We don’t often consider how many perfectly edible foods are around us in the United States, foods that we don’t turn to because they don’t fit into the European dietary system. Day lilies, camas, and wapato are just a few examples of foods that kept Native Americans healthy and happy for centuries but that we don’t give a second thought. In her book The Best Thing I Ever Tasted, Sallie Tisdale notes wryly that European settlers and explorers arrived in a New World overflowing with nourishing but unfamiliar plants and animals, and “almost starved” when faced with such alien foodstuffs.
Another reader shares the results of her recent web search for actual recipes, providing a link for “Pasta From Hell.” Be warned: the name is more apt than you might think. As our correspondent notes: “I was expecting something devilishly hot (lots of red pepper flakes, for example) but what I found was something that sounds quite revolting, combining goodies like pineapple, cilantro, bananas and red bell pepper with fettucine. The killer ingredient for me, though, is ’4 T finely chopped habaneros or 6 oz. inner beauty.’…The need for inner beauty does hint, though, that maybe this recipe comes out looking (and tasting?) like something only a mother could love.” Follow the link and you’ll realize I don’t make this stuff up.

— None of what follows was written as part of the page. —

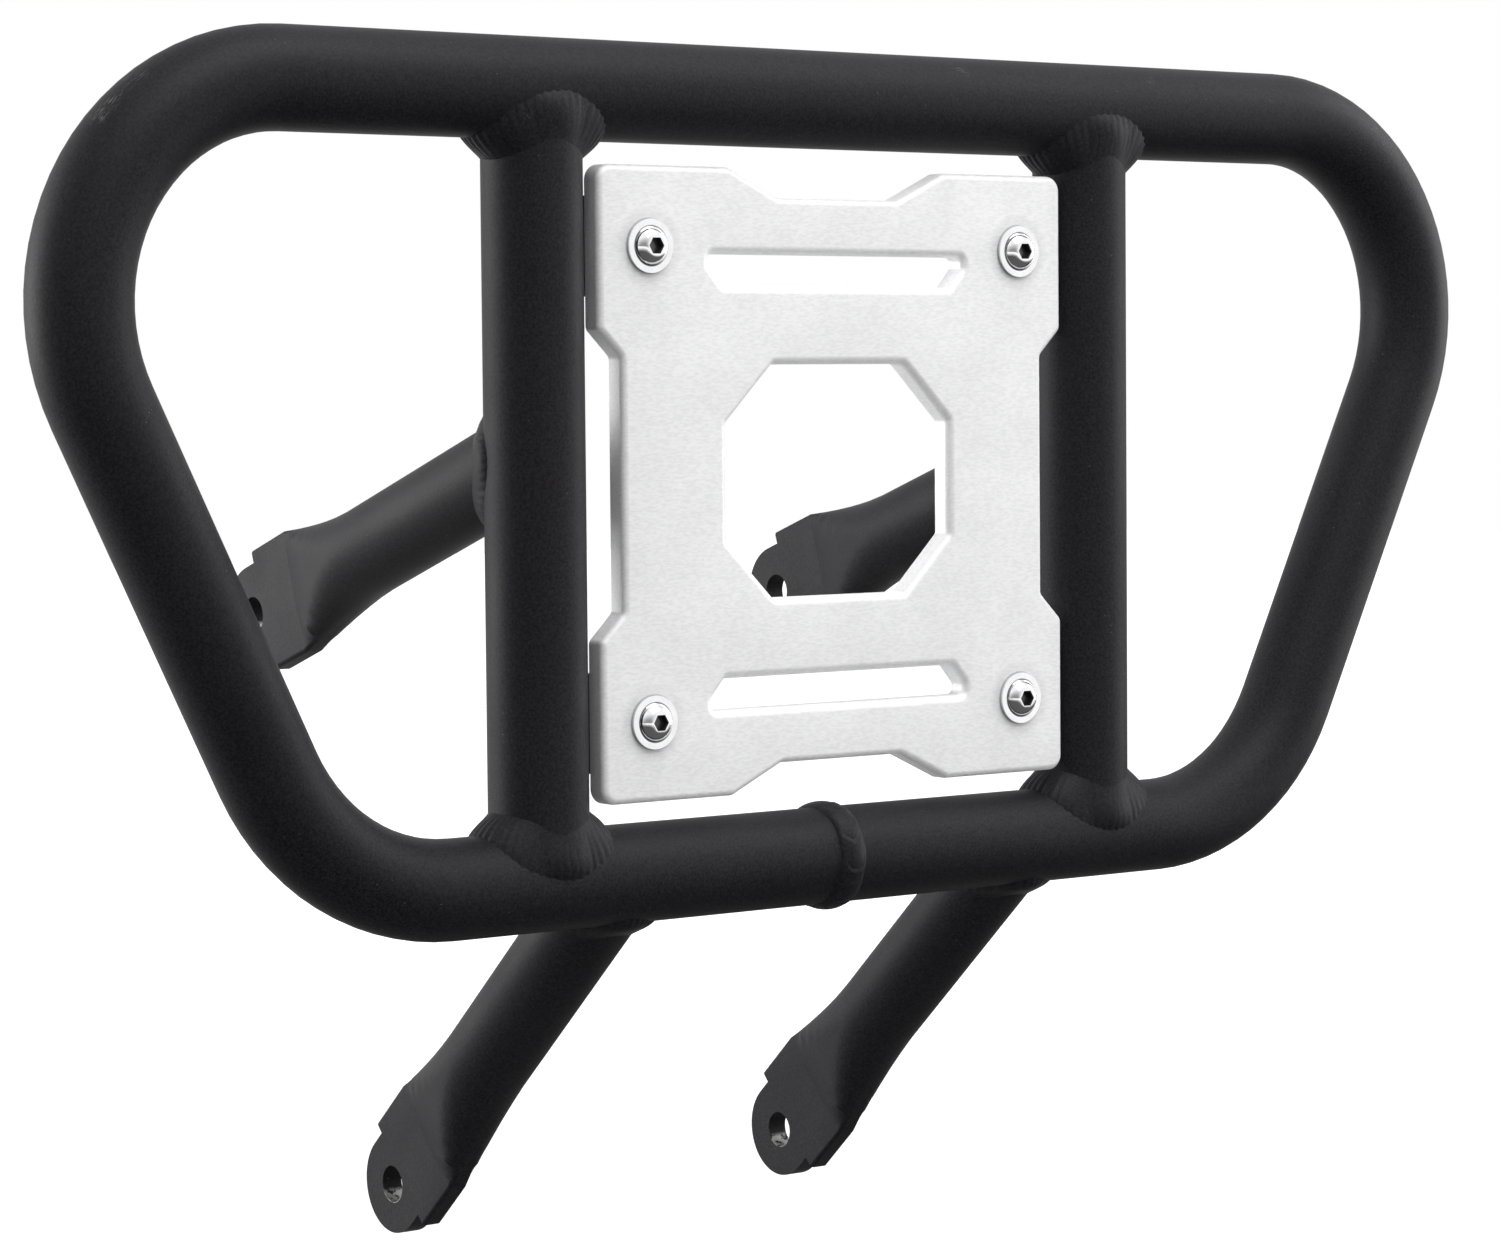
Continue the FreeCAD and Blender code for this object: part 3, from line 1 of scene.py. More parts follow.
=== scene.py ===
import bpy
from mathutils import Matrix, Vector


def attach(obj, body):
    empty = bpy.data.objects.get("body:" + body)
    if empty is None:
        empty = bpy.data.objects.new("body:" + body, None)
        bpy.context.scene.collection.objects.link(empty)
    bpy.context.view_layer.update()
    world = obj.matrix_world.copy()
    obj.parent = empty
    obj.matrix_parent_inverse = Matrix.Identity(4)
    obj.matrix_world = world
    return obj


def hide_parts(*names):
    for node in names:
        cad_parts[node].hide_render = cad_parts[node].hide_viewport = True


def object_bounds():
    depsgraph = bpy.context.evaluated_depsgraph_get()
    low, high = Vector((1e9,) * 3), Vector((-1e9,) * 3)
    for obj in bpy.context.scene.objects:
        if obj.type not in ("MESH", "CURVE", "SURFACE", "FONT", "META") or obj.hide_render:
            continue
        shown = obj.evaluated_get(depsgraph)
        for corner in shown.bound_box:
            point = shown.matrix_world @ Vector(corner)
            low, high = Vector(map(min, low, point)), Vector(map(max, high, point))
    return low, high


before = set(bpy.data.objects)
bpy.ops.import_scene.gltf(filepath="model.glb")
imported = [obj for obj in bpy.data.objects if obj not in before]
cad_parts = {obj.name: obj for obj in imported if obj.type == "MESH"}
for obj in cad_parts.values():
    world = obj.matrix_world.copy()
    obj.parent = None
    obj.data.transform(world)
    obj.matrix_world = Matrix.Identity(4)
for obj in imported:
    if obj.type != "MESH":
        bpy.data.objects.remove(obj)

import math

import bmesh
import bpy
from mathutils import Matrix, Vector, noise

# Front bumper of a quad bike: looks. Metres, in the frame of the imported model.

cad_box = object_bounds()

# Frame of tubes: the middle of the hoop's bottom run, the tubes' radii, the rise between the
# hoop's two runs, where the uprights and the legs start, and how steeply the legs drop
HOOP = Vector((0.0, -0.103564, 0.093907))
TUBE = 0.0127
LEG = 0.0119
RISE = 0.197
UPRIGHT_X = 0.090
LOWER_LEG_X = 0.0665
UPPER_LEG_HEIGHT = 0.107
UPPER_LEG_DROP = math.radians(18.8)
LOWER_LEG_DROP = math.radians(42.2)
SIDES = (("left", -1), ("right", 1))
# The axes of the bolt holes in the legs, as Y and Z, and the holes' radius
BOLT_AXES = ((0.0, 0.0), (0.029913, 0.155467))
BOLT_HOLE = 0.005

# Plate screws: places from the plate's middle, the top of the dome, the radii of the flange
# and the dome, and the socket's edge
PLATE_MIDDLE = HOOP.z + RISE / 2
SCREW_X = 0.0605
SCREW_Z = 0.05975
SCREW_TOP = HOOP.y - 0.0118
SCREW_FLANGE = 0.0068
SCREW_DOME = 0.0050
SOCKET_EDGE = (0.00233, 0.00240)

# Colours: dark and light grains of each finish, then single marks, and last the painted shade
# of the screws' sockets
COAT_GRAINS = ((0.0064, 0.0059, 0.0072), (0.0176, 0.0163, 0.0197))
PLATE_GRAINS = ((0.76, 0.76, 0.77), (0.84, 0.84, 0.845))
STEEL_GRAINS = ((0.88, 0.88, 0.89), (0.97, 0.97, 0.98))
ZINC_GRAINS = ((0.46, 0.46, 0.45), (0.62, 0.62, 0.60))
DUST = (0.20, 0.20, 0.21)
RUBBED = (0.17, 0.17, 0.165)
BARE_METAL = (0.30, 0.30, 0.29)
SOCKET_PAINTED_SHADE = (0.10, 0.10, 0.10)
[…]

Finally, a regular reader tries to defend Peanut Butter Rarebit. “Haven’t you ever eaten a grilled peanut butter and jelly sandwich?!? I don’t even like pb and j, but grilled with salty potato chips…yum!” I’ll grant that this sounds interesting, though I haven’t quite dared to try fixing it myself. But I also think it sounds more appealing than viscous, gooey peanut butter sauce poured over toast. Still, I suppose it can’t hurt to repeat that this is a purely subjective column, and you may like the stuff I find frightening. Trust your own judgment.